Welch verschiedenen Eindruck machen doch diese beiden Jachten, die beide grundsätzlich dem Löffelbugtyp angehören! Der "Swan" gleitet leicht über das Wasser, die "Saga II" zerteilt es. Das erstere Boot ist dementsprechend ein Glattwasserboot, das andere ein Schwerwetterboot; das erstere liegt nervös und unruhig auf dem Ruder, das andere giert selbst in kappeliger See bei Raumschotkursen wenig oder gar nicht. Die Überhänge der "Saga II" sind stark beschnitten- aus der Erkenntnis heraus, daß bei Dwarssee, bei schräg achterlich oder schräg vorderlich einkommender See die langen, völligen Überhänge nach Art des "Swan" derartige Angriffsfächen besitzen, daß ein solches Schiff leicht außer Kurs geworfen werden kann.

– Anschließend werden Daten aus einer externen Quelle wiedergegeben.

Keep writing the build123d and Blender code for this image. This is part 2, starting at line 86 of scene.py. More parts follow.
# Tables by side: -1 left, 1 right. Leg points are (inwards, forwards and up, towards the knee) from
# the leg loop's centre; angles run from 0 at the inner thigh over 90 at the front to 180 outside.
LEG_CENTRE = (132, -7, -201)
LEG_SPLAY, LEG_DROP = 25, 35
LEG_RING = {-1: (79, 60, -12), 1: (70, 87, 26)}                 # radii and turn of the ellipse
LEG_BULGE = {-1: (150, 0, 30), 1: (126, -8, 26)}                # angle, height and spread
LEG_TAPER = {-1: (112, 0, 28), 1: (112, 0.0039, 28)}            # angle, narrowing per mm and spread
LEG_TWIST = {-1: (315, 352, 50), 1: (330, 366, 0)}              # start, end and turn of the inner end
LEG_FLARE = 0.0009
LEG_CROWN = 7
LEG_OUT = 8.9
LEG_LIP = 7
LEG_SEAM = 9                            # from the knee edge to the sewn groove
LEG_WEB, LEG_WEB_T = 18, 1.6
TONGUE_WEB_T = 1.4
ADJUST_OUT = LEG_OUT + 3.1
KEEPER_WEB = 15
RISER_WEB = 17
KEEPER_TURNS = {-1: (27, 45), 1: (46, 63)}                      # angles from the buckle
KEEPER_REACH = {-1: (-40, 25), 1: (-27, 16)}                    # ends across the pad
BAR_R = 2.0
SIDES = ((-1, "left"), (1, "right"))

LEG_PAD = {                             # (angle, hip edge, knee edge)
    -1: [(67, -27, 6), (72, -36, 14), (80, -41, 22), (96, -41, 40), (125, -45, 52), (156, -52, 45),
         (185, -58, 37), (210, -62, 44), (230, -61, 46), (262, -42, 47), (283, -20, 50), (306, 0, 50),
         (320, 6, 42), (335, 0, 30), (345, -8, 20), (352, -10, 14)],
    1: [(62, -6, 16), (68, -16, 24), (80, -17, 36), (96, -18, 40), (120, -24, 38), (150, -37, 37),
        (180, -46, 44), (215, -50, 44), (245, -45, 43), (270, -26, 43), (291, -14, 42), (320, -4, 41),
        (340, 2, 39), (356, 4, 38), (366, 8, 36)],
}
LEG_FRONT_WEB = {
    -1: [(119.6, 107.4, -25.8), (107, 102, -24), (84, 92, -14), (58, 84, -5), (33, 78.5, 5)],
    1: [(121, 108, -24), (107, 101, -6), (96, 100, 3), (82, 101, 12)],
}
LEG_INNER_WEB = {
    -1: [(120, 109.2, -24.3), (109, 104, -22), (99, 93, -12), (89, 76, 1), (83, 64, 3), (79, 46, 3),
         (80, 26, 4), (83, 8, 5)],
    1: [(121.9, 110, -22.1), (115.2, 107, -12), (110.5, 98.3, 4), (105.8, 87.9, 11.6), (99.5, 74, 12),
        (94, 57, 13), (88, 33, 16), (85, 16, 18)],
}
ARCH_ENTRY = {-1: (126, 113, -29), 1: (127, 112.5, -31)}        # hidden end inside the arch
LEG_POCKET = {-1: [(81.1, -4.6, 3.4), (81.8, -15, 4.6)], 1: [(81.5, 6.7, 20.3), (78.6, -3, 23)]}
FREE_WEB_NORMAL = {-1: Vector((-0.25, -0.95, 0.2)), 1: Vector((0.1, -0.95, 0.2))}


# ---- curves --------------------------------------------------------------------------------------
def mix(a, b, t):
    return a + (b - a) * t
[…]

Zusammenfassend läßt sich von dem Einfluß der verschiedenen Meßverfahren sagen, daß einige von ihnen geradezu Ungeheuer gezüchtet haben, wie z. B. die Lineale des "Thames measurcment". Und das kann leider nicht anders sein, da der heiße Wettbewerb in der Rennsegelei die Rennjachten zu wahren Sklaven ihrer Meßformel macht.